Degradation Modeling and Remaining Useful Life Prediction of Aircraft Engines Using Ensemble Learning

Abstract

Degradation modeling and prediction of remaining useful life (RUL) are crucial to prognostics and health management of aircraft engines. While model-based methods have been introduced to predict the RUL of aircraft engines, little research has been reported on estimating the RUL of aircraft engines using novel data-driven predictive modeling methods. The objective of this study is to introduce an ensemble learning-based prognostic approach to modeling an exponential degradation process due to wear as well as predicting the RUL of aircraft engines.

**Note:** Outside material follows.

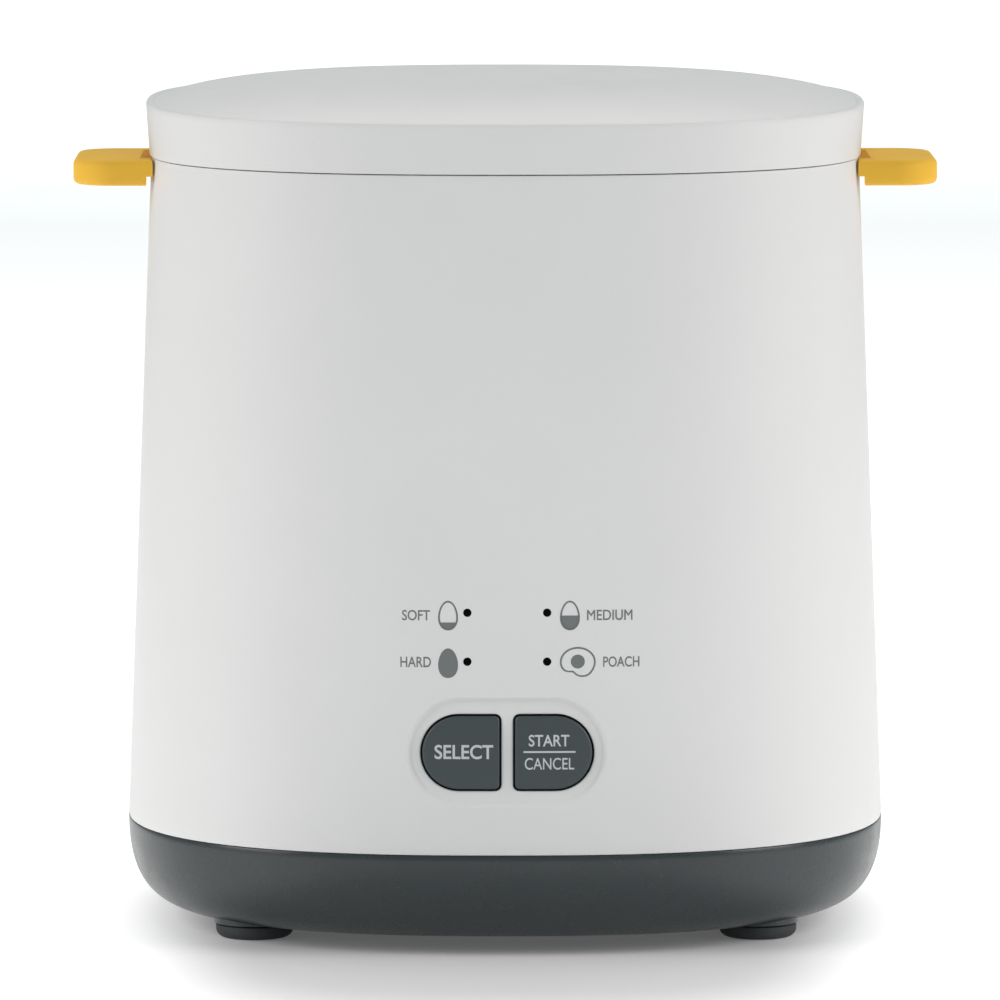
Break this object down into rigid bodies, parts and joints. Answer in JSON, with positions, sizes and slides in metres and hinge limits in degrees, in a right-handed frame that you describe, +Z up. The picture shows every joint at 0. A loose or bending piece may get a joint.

The ensemble learning algorithm combines multiple base learners, including random forests (RFs), classification and regression tree (CART), recurrent neural networks (RNN), autoregressive (AR) model, adaptive network-based fuzzy inference system (ANFIS), relevance vector machine (RVM), and elastic net (EN), to achieve better predictive performance. The particle swarm optimization (PSO) and sequential quadratic optimization (SQP) methods are used to determine optimum weights that are assigned to the base learners. The predictive model trained by the ensemble learning algorithm is demonstrated on the data generated by the commercial modular aero-propulsion system simulation (C-MAPSS) tool. Experimental results have shown that the ensemble learning algorithm predicts the RUL of the aircraft engines with considerable robustness as well as outperforms other prognostic methods reported in the literature.